1. A structure comprising an integrated line-and-via structure located over a substrate, wherein the integrated line-and-via structure comprises:

a metal line structure comprising a first metal and having a pair of lengthwise metal line sidewalls that laterally extend along a first horizontal direction;

a metallic capping plate comprising a metallic capping material and overlying the metal line structure and having a pair of lengthwise metal cap sidewalls that are vertically coincident with the pair of lengthwise metal line sidewalls; and

a metal via structure comprising a second metal and having a pair of lengthwise metal via sidewalls that is vertically coincident with the pair of lengthwise metal cap sidewalls and having a lateral extent along the first horizontal direction that is less than a lateral extent of the metal line structure along the first horizontal direction.

2. The structure of claim 1, wherein an entirety of the pair of lengthwise metal via sidewalls and an entirety of the pair of lengthwise metal line sidewalls are located within a pair of vertical planes that laterally extend along the first horizontal direction.

3. The structure of claim 1, wherein the metallic capping plate has a first thickness in a first area that underlies the metal via structure and has a second thickness in a second area that does not have an areal overlap with the metal via structure, the second thickness being less than the first thickness.

4. The structure of claim 1, further comprising a dielectric material layer having a homogeneous material composition throughout and having a bottom surface with a horizontal plane including a bottom surface of the metal line structure and having a top surface within a horizontal plane including a top surface of the metal via structure.

5. The structure of claim 4, wherein a top surface of the metallic capping plate is in contact with a horizontal surface of the dielectric material layer.

6. The structure of claim 5, wherein:

a region of the metallic capping plate that underlies the metallic via structure has a greater thickness than a region of the metallic capping plate that does not have an areal overlap within the metallic via structure; and

an entirety of the pair of lengthwise metal line sidewalls, the pair of lengthwise metal cap sidewalls, and the pair of lengthwise metal via sidewalls is in contact with the dielectric material layer.

7. The structure of claim 1, wherein the first metal and the second metal comprise Mo, W, or Ru.

8. The structure of claim 7, wherein first metal and the second metal comprise the Ru and the metallic capping material comprises TiN.

9. The structure of claim 7, wherein first metal and the second metal comprise the W or the Mo, and the metallic capping material comprises Co or Ru.

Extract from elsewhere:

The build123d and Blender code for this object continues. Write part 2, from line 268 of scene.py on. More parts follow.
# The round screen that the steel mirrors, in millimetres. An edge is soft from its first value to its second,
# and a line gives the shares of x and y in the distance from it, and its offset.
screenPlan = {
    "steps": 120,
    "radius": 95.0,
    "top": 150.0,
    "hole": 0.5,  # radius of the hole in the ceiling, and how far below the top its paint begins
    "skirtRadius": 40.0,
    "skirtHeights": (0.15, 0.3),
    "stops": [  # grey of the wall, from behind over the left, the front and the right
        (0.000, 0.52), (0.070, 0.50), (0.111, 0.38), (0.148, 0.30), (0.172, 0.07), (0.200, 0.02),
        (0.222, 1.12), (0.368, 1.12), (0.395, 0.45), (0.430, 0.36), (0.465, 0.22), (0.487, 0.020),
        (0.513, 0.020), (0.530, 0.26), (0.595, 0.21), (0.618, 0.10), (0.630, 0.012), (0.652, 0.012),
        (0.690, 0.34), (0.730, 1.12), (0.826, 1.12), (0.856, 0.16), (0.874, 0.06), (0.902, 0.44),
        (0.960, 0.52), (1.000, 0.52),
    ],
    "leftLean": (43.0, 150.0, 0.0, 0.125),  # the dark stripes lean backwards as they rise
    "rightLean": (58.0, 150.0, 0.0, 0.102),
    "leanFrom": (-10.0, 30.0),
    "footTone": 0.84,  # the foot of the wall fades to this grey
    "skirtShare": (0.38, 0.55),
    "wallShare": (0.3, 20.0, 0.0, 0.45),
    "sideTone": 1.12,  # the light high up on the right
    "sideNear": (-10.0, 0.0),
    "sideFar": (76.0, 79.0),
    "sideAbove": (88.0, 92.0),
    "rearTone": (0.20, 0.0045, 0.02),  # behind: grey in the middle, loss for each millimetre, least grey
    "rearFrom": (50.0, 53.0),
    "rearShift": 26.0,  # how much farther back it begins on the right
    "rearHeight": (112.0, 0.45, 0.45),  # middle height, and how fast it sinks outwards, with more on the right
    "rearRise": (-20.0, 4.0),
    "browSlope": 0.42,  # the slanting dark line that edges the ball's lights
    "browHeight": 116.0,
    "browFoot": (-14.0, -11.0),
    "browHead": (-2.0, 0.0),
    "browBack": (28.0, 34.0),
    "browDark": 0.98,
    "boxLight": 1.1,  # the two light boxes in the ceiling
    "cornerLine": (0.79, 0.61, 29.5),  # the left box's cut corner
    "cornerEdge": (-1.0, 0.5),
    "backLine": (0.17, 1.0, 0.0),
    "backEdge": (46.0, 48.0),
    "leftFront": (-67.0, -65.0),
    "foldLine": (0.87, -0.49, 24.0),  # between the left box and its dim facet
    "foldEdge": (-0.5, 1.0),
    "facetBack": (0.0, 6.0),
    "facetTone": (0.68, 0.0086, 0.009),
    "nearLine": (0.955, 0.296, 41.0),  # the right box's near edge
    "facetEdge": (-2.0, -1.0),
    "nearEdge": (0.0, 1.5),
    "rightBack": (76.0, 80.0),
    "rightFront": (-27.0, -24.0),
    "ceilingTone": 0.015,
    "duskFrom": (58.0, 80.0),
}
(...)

10. The structure of claim 1, further comprising a three-dimensional memory device located between the substrate and the integrated line-and-via structure.

11. A method of forming an interconnect structure, comprising:

forming an initial line-and-space-pattern etch mask over a first metal layer;

etching portions of the first metal layer exposed by the initial line-and-space-pattern etch mask to form metal line structures;

slimming the initial line-and-space-pattern etch mask to form a line-and-space-pattern etch mask over the metal line structures;

forming a dielectric material layer around the metal line structures and the line-and-space-pattern etch mask such that top ends of the line-and-space-pattern etch mask are exposed in a top surface of the dielectric material layer;

forming an hard mask layer over the dielectric material layer;

forming at least one line shaped opening in the hard mask layer to expose a first portion of the line-and-space-pattern etch mask;

removing the first portion of the line-and-space-pattern etch mask through the line shaped opening by selective etching to form a via shaped opening expose a top surface of a first metal line structure of the metal line structures; and

forming a dual damascene metal line and via structure in the line and via shaped openings in contact with the first metal line structure.

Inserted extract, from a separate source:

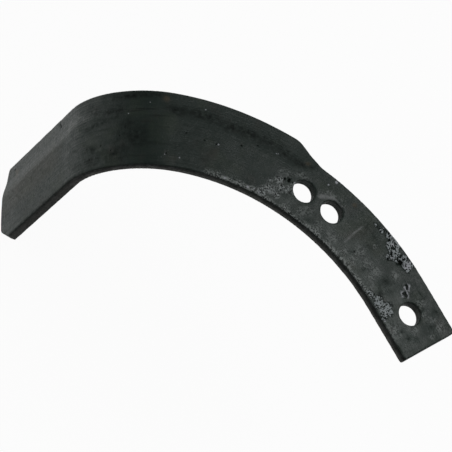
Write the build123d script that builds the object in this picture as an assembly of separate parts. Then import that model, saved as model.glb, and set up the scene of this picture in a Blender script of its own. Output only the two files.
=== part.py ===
from build123d import *
from math import asin, cos, degrees, radians, sin, sqrt
import os

# Rotary tiller blade, forged in one piece from flat bar.
#
# The mounting end and the shank are flat and curve in the plane of the bar. Past a
# shoulder the bar is forged wider and thinner towards its outer edge. Where the curve
# ends, the bar is bent nearly square, and its wing points away from the mounting face.
#
# Origin: midway between the end bolt and the middle bolt, in the middle of the bar's
# thickness. +X points from the end bolt to the middle bolt, +Y to the hollow side of the
# curve, and +Z out of the mounting face. Lengths are in mm and angles in degrees.
# Angles along the curve start at its point nearest the origin and grow to the wing.

# Bar
thickness = 6.5
shank_width = 34.8
blade_width = 42.6
edge_round = 0.8

# Curve of the bar
centre_radius = 150.0
wing_angle = 49.0
straight_angle = -8.0
straight_length = 32.5
end_corner_round = 1.2

# Shoulder, where the bar becomes wider
shoulder_angle = 19.4
shoulder_rise_angle = 5.3
shoulder_hollow_round = 10.0
shoulder_crown_round = 12.0

# Bolt holes, on the middle line of the shank
bolt_hole_diameter = 12.5
bolt_pitch = 67.0
spare_hole_pitch = 18.0
spare_hole_inset = 0.5
hole_rim_round = 0.7

# Bevel along the outer edge, on the mounting side
land_width = 8.2
land_depth = 1.8
edge_depth = 2.4
ramp_width = 7.0
ramp_crown_round = 18.0
ramp_hollow_round = 20.0
bevel_sweep = 27.2
bevel_centre_offset = 30.0
run_out_margin = 8.0
cutter_margin = 3.0
cutter_overlap_angle = 2.0

# Bend and wing
bend_radius = 44.0
bend_angle = 86.5
wing_length = 96.8

# Tip of the wing
tip_crown_radius = 85.0
tip_crown_centre = 15.5
tip_corner_round = 2.5
tip_clip_length = 12.8
tip_clip_angle = 26.0
tip_clip_lean = 21.0
tip_clip_round = 3.0

# Worked-out sizes
inner_radius = centre_radius - shank_width / 2
shank_outer_radius = inner_radius + shank_width
blade_outer_radius = inner_radius + blade_width
tip_clip_start = wing_length - tip_clip_length
curve_centre = Vector(0, sqrt(centre_radius**2 - (bolt_pitch / 2) ** 2), 0)
up = Vector(0, 0, 1)


def outward(angle):
    """Direction from the curve's centre to the bar, at an angle along the curve."""
    return Vector(sin(radians(angle)), -cos(radians(angle)), 0)


def along(angle):
    """Direction of the bar, towards the wing, at an angle along the curve."""
    return Vector(cos(radians(angle)), sin(radians(angle)), 0)


def on_curve(radius, angle):
    """Point on the mounting face, where Z is zero until the blade is finished."""
    return curve_centre + outward(angle) * radius


def curve_arc(radius, start, end):
    """Arc about the curve's centre."""
    return CenterArc(curve_centre, radius, start - 90, end - start)


def round_corners(outline, corners):
    """Outline with some of its corners rounded, each given as a point and a radius."""
    for point, radius in corners:
        outline = fillet(outline.vertices().sort_by_distance(point)[0], radius)
    return outline


def flat_outline():
    """Outline of the bar from the mounting end to the start of the bend."""
    back = along(straight_angle) * -straight_length
    rise_end = shoulder_angle + shoulder_rise_angle
    inner_start = on_curve(inner_radius, straight_angle)
    outer_start = on_curve(shank_outer_radius, straight_angle)
    inner_corner = inner_start + back
    outer_corner = outer_start + back
    hollow = on_curve(shank_outer_radius, shoulder_angle)
    crown = on_curve(blade_outer_radius, rise_end)
    outline = make_face(
        [
            curve_arc(inner_radius, wing_angle, straight_angle),
            Line(inner_start, inner_corner),
            Line(inner_corner, outer_corner),
            Line(outer_corner, outer_start),
            curve_arc(shank_outer_radius, straight_angle, shoulder_angle),
            Line(hollow, crown),
            curve_arc(blade_outer_radius, rise_end, wing_angle),
            Line(on_curve(blade_outer_radius, wing_angle), on_curve(inner_radius, wing_angle)),
        ]
    )
    corners = (
        (inner_corner, end_corner_round),
        (outer_corner, end_corner_round),
        (hollow, shoulder_hollow_round),
        (crown, shoulder_crown_round),
    )
    return round_corners(outline, corners)


def bevel_centre():
    """Centre of the bevel's own tighter curve, which meets the bar's where the bend starts."""
    return curve_centre + outward(wing_angle) * bevel_centre_offset


def bevel_section():
    """Section of the metal forged away at the outer edge, in the plane where the bend starts."""
    ramp_top = land_width + ramp_width
    land_slope = (edge_depth - land_depth) / land_width
    crown = (ramp_top, 0)
    hollow = (land_width, -land_depth)
    section = make_face(
        Polyline(
            (ramp_top + cutter_margin, 0),
            crown,
            hollow,
            (-run_out_margin, -edge_depth - land_slope * run_out_margin),
            (-run_out_margin, cutter_margin),
            (ramp_top + cutter_margin, cutter_margin),
            close=True,
        )
    )
    section_plane = Plane(
        origin=on_curve(blade_outer_radius, wing_angle),
        x_dir=outward(wing_angle) * -1,
        z_dir=along(wing_angle),
    )
    return section_plane * round_corners(section, ((crown, ramp_crown_round), (hollow, ramp_hollow_round)))


def bevel():
    """Metal forged away along the outer edge, with a rounded run-out at the shoulder."""
    centre_line = Axis(bevel_centre(), up)
    section = bevel_section()
    start = section.rotate(centre_line, cutter_overlap_angle)
    run = revolve(start, centre_line, -bevel_sweep - cutter_overlap_angle)
    cutter_radius = blade_outer_radius + run_out_margin - bevel_centre_offset
    pivot_point = bevel_centre() + outward(wing_angle - bevel_sweep) * cutter_radius
    run_out_section = section.rotate(centre_line, -bevel_sweep)
    return run + revolve(run_out_section, Axis(pivot_point, up), 90)


def flat_part():
    """Flat part of the blade with its bevel, before its edges are rounded."""
    return extrude(flat_outline(), amount=thickness, dir=(0, 0, -1)) - bevel()


def end_face(solid, direction):
    """The flat end of a piece of bar that looks in a direction."""
    ends = solid.faces().filter_by(GeomType.PLANE)
    return ends.sort_by(lambda face: face.normal_at().dot(direction))[-1]


def bend(flat):
    """Bend, turned from the section at the end of the flat part."""
    axis = Axis(curve_centre + up * -bend_radius, outward(wing_angle) * -1)
    return revolve(end_face(flat, along(wing_angle)), axis, bend_angle)


def wing_direction():
    """Direction in which the wing runs from the bend to its tip."""
    return along(wing_angle) * cos(radians(bend_angle)) - up * sin(radians(bend_angle))


def wing_plane():
    """Plane on the wing's outer face: X to the tip, Y across to the outer edge, Z into the metal."""
    direction = wing_direction()
    bend_centre = on_curve(inner_radius, wing_angle) + up * -bend_radius
    into_metal = direction.cross(outward(wing_angle))
    return Plane(origin=bend_centre - into_metal * bend_radius, x_dir=direction, z_dir=into_metal)


def tip_crown_drop(across):
    """How far the tip's edge falls back from its crown, at a distance across the wing."""
    return tip_crown_radius - sqrt(tip_crown_radius**2 - (across - tip_crown_centre) ** 2)


def tip_outline():
    """Outline of the end of the wing with its crowned edge and its rounded outer corner."""
    inner_end = (wing_length - tip_crown_drop(-cutter_margin), -cutter_margin)
    corner = (wing_length - tip_crown_drop(blade_width), blade_width)
    root = corner[0] - wing_length
    outer_side = blade_width + cutter_margin
    outline = make_face(
        [
            ThreePointArc(inner_end, (wing_length, tip_crown_centre), corner),
            Polyline(corner, (root, blade_width), (root, outer_side), (root - cutter_margin, outer_side)),
            Line((root - cutter_margin, outer_side), (root - cutter_margin, -cutter_margin)),
            Line((root - cutter_margin, -cutter_margin), inner_end),
        ]
    )
    return round_corners(outline, ((corner, tip_corner_round),))


def tip_clip():
    """Metal sheared off the tip's corner on the hollow side, by a cut that leans inwards."""
    along_cut = Vector(1, 0, 0).rotate(Axis.Z, tip_clip_angle)
    off_cut = Vector(0, -1, 0).rotate(Axis.Z, tip_clip_angle)
    off_cut = off_cut.rotate(Axis((0, 0, 0), along_cut), tip_clip_lean)
    cut_plane = Plane(origin=(tip_clip_start, 0, 0), x_dir=along_cut, z_dir=off_cut)
    block = Box(wing_length, blade_width, blade_width, align=(Align.CENTER, Align.CENTER, Align.MIN))
    return cut_plane * block


def rim_edges(faces):
    """Edges that belong to only one of the faces, so that they run around them."""
    owned = [edge for face in faces for edge in face.edges()]
    return [edge for edge in owned if sum(edge.is_same(other) for other in owned) == 1]


def ease_clip(bar):
    """Wing with the corner between the clip and the tip's crowned edge rounded."""
    tip_faces = bar.faces().filter_by(lambda face: is_across(face, wing_direction()))
    rims = rim_edges(tip_faces)
    clip_edges = tip_faces.filter_by(GeomType.PLANE)[0].edges()
    corners = [edge for edge in clip_edges if not any(edge.is_same(rim) for rim in rims)]
    return fillet(corners, tip_clip_round)


def wing(bent):
    """Straight wing with its crowned tip and the clipped corner on the hollow side."""
    direction = wing_direction()
    bar = extrude(end_face(bent, direction), amount=wing_length, dir=direction)
    bar &= wing_plane() * extrude(tip_outline(), amount=thickness * 2, both=True)
    return ease_clip(bar - wing_plane() * tip_clip())


def is_across(face, direction):
    """True for a face that looks more along a direction than the bevel ever does."""
    return face.normal_at().dot(direction) > 0.35


def is_side_face(face):
    """True for a face on the edge of the bar: its long edges, its end and the tip of the wing."""
    normal = face.normal_at()
    if (face.center() - wing_plane().origin).dot(wing_direction()) > tip_clip_start:
        return is_across(face, wing_direction())
    if face.center().Z < -thickness * 1.01:
        return abs(normal.dot(outward(wing_angle))) > 0.99
    return abs(normal.Z) < 0.01


def round_rims(bar):
    """Blade with the rims of its edge faces rounded."""
    return fillet(rim_edges(bar.faces().filter_by(is_side_face)), edge_round)


def bolt_hole_points():
    """Centres of the end, middle and spare bolt holes on the mounting face."""
    middle_angle = degrees(asin(bolt_pitch / 2 / centre_radius))
    spare_angle = middle_angle + 2 * degrees(asin(spare_hole_pitch / 2 / centre_radius))
    return [
        on_curve(centre_radius, -middle_angle),
        on_curve(centre_radius, middle_angle),
        on_curve(centre_radius - spare_hole_inset, spare_angle),
    ]


def drill(bar):
    """Blade with its bolt holes, their rims rounded."""
    radius = bolt_hole_diameter / 2
    for point in bolt_hole_points():
        bar -= Pos(point.X, point.Y, -thickness / 2) * Cylinder(radius, thickness * 2)
    circles = bar.edges().filter_by(GeomType.CIRCLE)
    return fillet(circles.filter_by(lambda edge: abs(edge.radius - radius) < 0.001), hole_rim_round)


def tiller_blade():
    """The whole blade, with its mounting face half a thickness above the origin."""
    flat = flat_part()
    bent = bend(flat)
    return Pos(0, 0, thickness / 2) * drill(round_rims(flat + bent + wing(bent)))


def main():
    os.makedirs("parts", exist_ok=True)
    export_step(tiller_blade(), "parts/tiller_blade.step")


if __name__ == "__main__":
    main()
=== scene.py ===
from math import cos, pi, radians, sin

import bmesh
import bpy
import numpy as np
from mathutils import Matrix, Vector, noise


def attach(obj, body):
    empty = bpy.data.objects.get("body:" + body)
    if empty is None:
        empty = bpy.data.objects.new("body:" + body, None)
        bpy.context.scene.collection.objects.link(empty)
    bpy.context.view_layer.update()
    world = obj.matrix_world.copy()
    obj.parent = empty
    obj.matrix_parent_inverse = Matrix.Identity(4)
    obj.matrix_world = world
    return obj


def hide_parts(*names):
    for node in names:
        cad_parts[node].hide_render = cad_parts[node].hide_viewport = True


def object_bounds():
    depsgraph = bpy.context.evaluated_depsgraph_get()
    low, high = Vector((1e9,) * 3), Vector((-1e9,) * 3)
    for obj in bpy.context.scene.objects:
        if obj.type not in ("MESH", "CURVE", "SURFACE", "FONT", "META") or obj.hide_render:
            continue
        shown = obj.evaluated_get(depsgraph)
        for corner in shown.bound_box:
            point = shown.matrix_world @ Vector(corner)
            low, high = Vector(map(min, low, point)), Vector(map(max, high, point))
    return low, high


# The rotary tiller blade's looks, around its fixed CAD frame. The scene is in metres, and
# sizes on the blade are in mm. A place on the blade is given along its curve, in degrees from
# the point nearest the origin, and in from its hollow edge, in mm. The degrees count on at the
# same rate round the bend and down the wing.

MM = 0.001

# Camera, at the photograph's viewing angle
CAMERA_PLACE = Vector((0.00034, 0.70313, 1.11573))
CAMERA_TARGET = Vector((0.0598, 0.05596, 0.00325))
CAMERA_UP = Vector((0.7937, -0.5064, 0.3370))
CAMERA_LENS = 201.0
NEAR_CLIP = 0.05
FAR_CLIP = 50

# Studio: the world's strength away from its pale side and towards it, and where that side is
STUDIO_DIM = 0.07
STUDIO_PALE = 0.36
PALE_SIDE = (0.64, 0.0, 0.77)

# Rise of a mirrored ray at which it no longer shows the backdrop, as a share of its length
BACKDROP_TOP = 0.25

# Floor
FLOOR_SIZE = 24.0
FLOOR_COLOUR = (0.8, 0.8, 0.8)
FLOOR_WHITENESS = 0.95
WHITE = (1, 1, 1)

# Square soft lights: name, place and power
SOFTBOX_SIZE = 0.4
SOFTBOXES = (
    ("key", (-0.05, -0.3, 0.5), 1.3),
    ("key_over_shank", (-0.25, -0.25, 0.45), 0.88),
    ("side_over_wing", (0.4, 0.5, 0.2), 0.4),
    ("side_low", (0.5, 0.3, 0.1), 0.35),
)

# How shader nodes are laid out, and the colour sockets of a mix node
NODES_IN_ROW = 10
NODE_WIDTH = 200
NODE_HEIGHT = 350
FIRST_COLOUR = 6
SECOND_COLOUR = 7
MIXED_COLOUR = 2

# Colours of the steel and of the marks on it. The dark stain colour is also painted shade
# on the bend, and the side colour is painted shade as well as black scale on the edge faces
BARE = (0.0045, 0.0122, 0.0088)
HAZY = (0.034, 0.044, 0.039)
GREENISH = (0.012, 0.021, 0.012)
BROWNISH = (0.026, 0.021, 0.016)
GRITTY = (0.165, 0.18, 0.175)
SUNKEN = (0.006, 0.008, 0.007)
RUBBED = (0.12, 0.127, 0.127)
SCALY = (0.2, 0.222, 0.228)
CHIPPED = (0.25, 0.26, 0.28)
RUSTY = (0.06, 0.043, 0.022)
# scale stains, and painted shade on the bend
STAIN_AND_SHADE_COLOUR = (0.0118, 0.0148, 0.0133)
# edge faces and hole walls: black scale, and painted shade
SIDE_SCALE_AND_SHADE = (0.012, 0.0138, 0.0127)
# paler lower part of the edge faces and hole walls, under the painted shade
LOWER_SIDE = (0.056, 0.0575, 0.053)
PITTED = (0.004, 0.005, 0.0045)

# Finish of the steel, with lengths in mm
SATIN = 0.38
BAND_ROUGHNESS = 0.035
GRAIN_ROUGHNESS = 0.13
SPECULAR_LEVEL = 0.3
BUMP_STRENGTH = 0.6
BUMP_DEPTH = 0.13
GRIT_SIZE = 0.9

# The blade's form, as its CAD source has it
CENTRE_RADIUS = 150.0
INNER_RADIUS = 132.6
CURVE_CENTRE_Y = 146.21
WING_ANGLE = 49.0
BEND_RADIUS = 44.0
BEND_ANGLE = 86.5
HALF_THICKNESS = 3.25
MM_A_DEGREE = CENTRE_RADIUS * pi / 180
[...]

12. The method of claim 11, wherein line shaped opening extends into the dielectric material layer and partially into the first portion of the line-and-space-pattern etch mask.

13. The method of claim 11, further comprising removing the hard mask layer after forming the line shaped opening.

14. The method of claim 1, further comprising forming a three-dimensional memory device located below the metal line structures.

15. A method of forming an interconnect structure, comprising:

forming a layer stack including a first metal layer comprising a first metal, a metallic capping layer including a metallic capping material, and a second metal layer comprising a second metal over a substrate;

forming a via-pattern etch mask over the second metal layer;

transferring a pattern in the via-pattern etch mask through the second metal layer by performing a first anisotropic etch process having a first etch chemistry that etches the second metal selective to the metallic capping material, wherein a remaining portion of the second metal layer comprises a metal via structure;

forming a line-and-space-pattern etch mask over the metal via structure and the metallic capping layer; and

transferring a pattern in the line-and-space-pattern etch mask at least through the metallic capping layer and the first metal layer by performing a second anisotropic etch process, wherein a patterned portion of the metallic capping layer comprises a metallic capping plate and a patterned portion of the first metal layer comprises a metal line structure.

16. The method of claim 15, wherein the second anisotropic etch process comprises an etch step that etches the second metal selective to the metallic capping material.

17. The method of claim 16, wherein the second anisotropic etch process comprises:

another etch step that etches the metallic capping material; and

a third etch step that etches the second metal.

18. The method of claim 15, wherein the line-and-space-pattern etch mask has a periodic line-and-space pattern in which patterned etch mask material portions laterally extend along a first horizontal direction and are laterally arranged with a uniform pitch along a second horizontal direction that is perpendicular to the first horizontal direction.

19. The method of claim 15, further comprising slimming the line-and-space-pattern etch mask using the metallic capping layer as an etch stop.

20. The method of claim 15, further comprising forming a sacrificial conformal etch mask liner after a first subset of processing steps of the second anisotropic etch process on physically exposed surfaces of the metal via structure, the metallic capping plate, and recessed surfaces of the first metal layer, wherein the sacrificial conformal etch mask liner is at least partly collaterally consumed during a second subset of the processing steps of the second anisotropic etch process that is performed after formation of the sacrificial conformal etch mask liner, and wherein vertically-extending portions of the sacrificial conformal etch mask liner protect sidewalls of the metal via structure during the second subset of the processing steps of the second anisotropic etch process.